The guy I met at Guitar Center made it sound like a chill, low-key event. Like a couple dozen people MAYBE, that's what I was thinking. By the time the jam started, the place was packed! Women wearing fur shawls and party dresses and just weirdly spiffy attire-clad men filled the room, and I began to wonder how small of a blues club this place actually was. And now that I think of it...one of the girls I met there said she saw tourist girls asking someone to take a picture with the in front of the sign. I asked a friend from work (who happened to come down to check out thejam night, too) and he said "Aw yeah, Kingston Mines is like one the best blues bars in the city."
A quick Google search for 'best blues bar chicago' turned up this TravelChannel.com list of the top 5 Blues bars in Chicago. Selections from the entry for Kingston Mines include "Kingston Mines is the club that brought the blues to Chicago's North Side." and "The main stage and north stage are continuously graced with some of the best in the business..."
At the moment, I didn't need the hindsight I now have to realize I was screwed. I could hold down a blues beat (a 1 and a 2 and a 3 and a 4-ee and a 1...) but hadn't realized before how many stops and starts there were in the music, all of which hinge upon the drummer being familiar with the standard upon which most all blues songs rest. There was one drummer before me, whose energy was...diminished, to say the least, so I thought that I could make up for my lack of blues knowledge by being spirited.
One song later, I was nudged off-stage by the drummer who invited me there. I jokingly said, "What, firing me after one song?", to which he replied, "Nah man, it was good, you did real good." I think I have now adopted a personal motto:
If you're being hurried off-stage while being told you did "good", you probably didn't do "good".

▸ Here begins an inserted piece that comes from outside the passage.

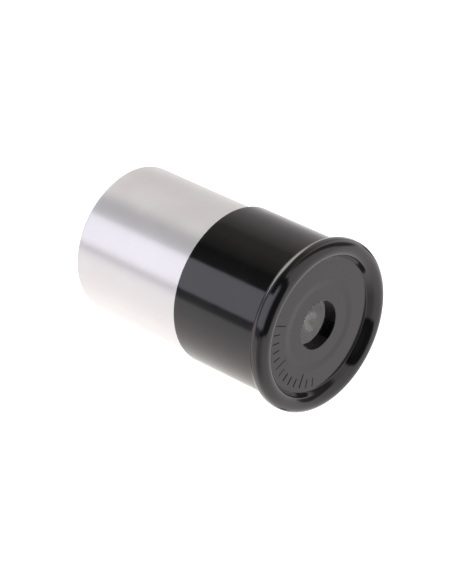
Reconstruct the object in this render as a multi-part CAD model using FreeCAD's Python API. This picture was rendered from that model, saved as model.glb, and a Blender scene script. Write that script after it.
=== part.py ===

Old women, clear your schedule. Someone's gotta needlepoint that right there. I think it's got a chance to become an American living room needlepoint mainstay, up there with the likes of "Home Sweet Home".
"Is that from that idiot grandson of ours' blog?" "Why, yes it is!"
By the time I was getting off stage, I hardly felt embarrassed at all because the rush of playing live music is still up there even if you play live music badly. But after I sat back down, I thought of the several times I missed the stops, the slowing up and speeding down of a rusty amateur, and the overall unfamiliarity with the style of music I was playing...I realized that I played like crap. And I was embarrassed as hell.
With some distance from the situation, I can laugh and see the lesson, which is that it's good to be humbled sometimes. Another lesson is that it's stupid to assume you can impress people when the guy before you is unimpressive. Another lesson is that I need to practice drums a helluva lot more.
However, I have slipped one gem into my pocket out of this whole ordeal: I can tell people that I had the guts to get on stage and play the blues and Kingston Mines. And that's worth something in some Chicago circles.
This is really one of the only noteworthy adventures I've had while in Chicago, but I do so love this one because it's a story I'm going to tell children and grandchildren some day. It has every aspect necessary: A problem and a lesson. And I may change it up just a bit to make myself out to be less of an idiot.